Претич сказал виновато:

– Прости, нечаянно…

– Ничего, – утешил Владимир, – зато буду знать, о чем ты думаешь! Ведь князь должен знать, не так ли?

В словах князя чувствовалась глубоко запрятанная угроза. Претич не успел ответить, как за окном взвились клубы дыма, раздался истошный женский вопль:

– Горим, горим!

Гости переглядывались, начали вскакивать с мест. Владимир простер длани:

– Не беспокойтесь, дорогие гости! Кто-то спьяну опрокинул масляный светильник. Если поблизости не окажется кувшина с маслом… или греческим огнем, то затушат сейчас же. Пейте, ешьте, веселитесь!
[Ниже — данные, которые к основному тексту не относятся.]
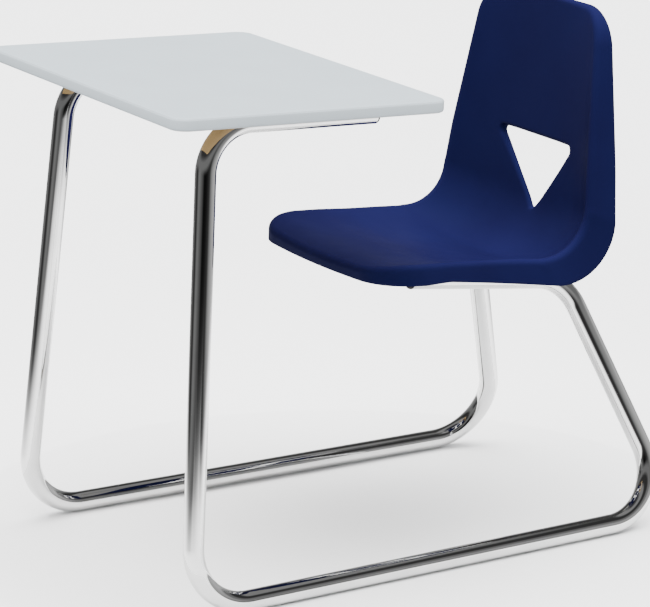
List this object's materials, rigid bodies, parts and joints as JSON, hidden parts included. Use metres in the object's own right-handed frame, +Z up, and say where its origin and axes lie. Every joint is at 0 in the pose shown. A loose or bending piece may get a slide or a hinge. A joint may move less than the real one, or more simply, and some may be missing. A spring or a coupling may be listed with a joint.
{
  "type": "student desk chair",
  "caption": "One-piece school desk and chair: moulded seat shell and flat writing top carried on a pair of bent chrome sled tubes.",
  "frame": {"origin": "on the floor, under the middle of the bounding box", "axes": "+Z up; +Y toward the seat's back and -Y toward the far edge of the writing top, which the student faces; +X toward the student's left"},
  "size_m": [0.6096, 0.8953, 0.8165],
  "materials": {
    "chrome_steel": "polished chrome plate on steel tube and flat bar",
    "zinc_steel": "bright zinc plate",
    "black_plastic": "satin moulded polyethylene",
    "grey_top": "matt hard plastic, one pale grey all over",
    "navy_plastic": "satin moulded polypropylene, navy"
  },
  "bodies": {
    "root": {"left_sled_tube": "chrome_steel", "right_sled_tube": "chrome_steel", "front_desk_crossbar": "chrome_steel", "rear_desk_crossbar": "chrome_steel", "front_seat_crossbar": "chrome_steel", "rear_seat_crossbar": "chrome_steel", "desk_crossbar_welds": "chrome_steel", "seat_crossbar_welds": "chrome_steel", "desk_screws": "zinc_steel", "desk_screw_washers": "zinc_steel", "seat_screws": "zinc_steel", "seat_screw_washers": "zinc_steel", "left_arm_end_plug": "black_plastic", "right_arm_end_plug": "black_plastic", "left_rail_end_plug": "black_plastic", "right_rail_end_plug": "black_plastic", "desk_top": "grey_top", "seat_shell": "navy_plastic"}
  },
  "joints": []
}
Отрок подошел и стал справа от князя, на полшага позади. Клубы дыма пошли гуще, сизые волны вползли через окно в палату. Кто-то закашлялся. Лица гостей были встревоженными: какой масляный светильник во дворе? Заговаривается князь. Лепечет, что придет в голову. Видать, там серьезнее, чем говорит…

Владимир поднялся, взял из рук отрока ларец, запертый на хитроумный ключ и запечатанный красным сургучом.

– Боярин Претич! – сказал он властно. – На время пожара тебе доверяю самое дорогое и ценное – княжескую печать! Возьми и сбереги ее, пока мы не загасим… даже если это злоумышленники затеяли.

Он сунул оторопевшему Претичу шкатулку в руки, взмахом длани призвал с собой телохранителей, и они бегом покинули палату. Претич едва не заорал вдогонку, что в этой шкатулке нет никакого перстня с печаткой, нечего голову дурить, но каким-то чудом прикусил язык, пришлось бы отвечать, откуда он знает такое.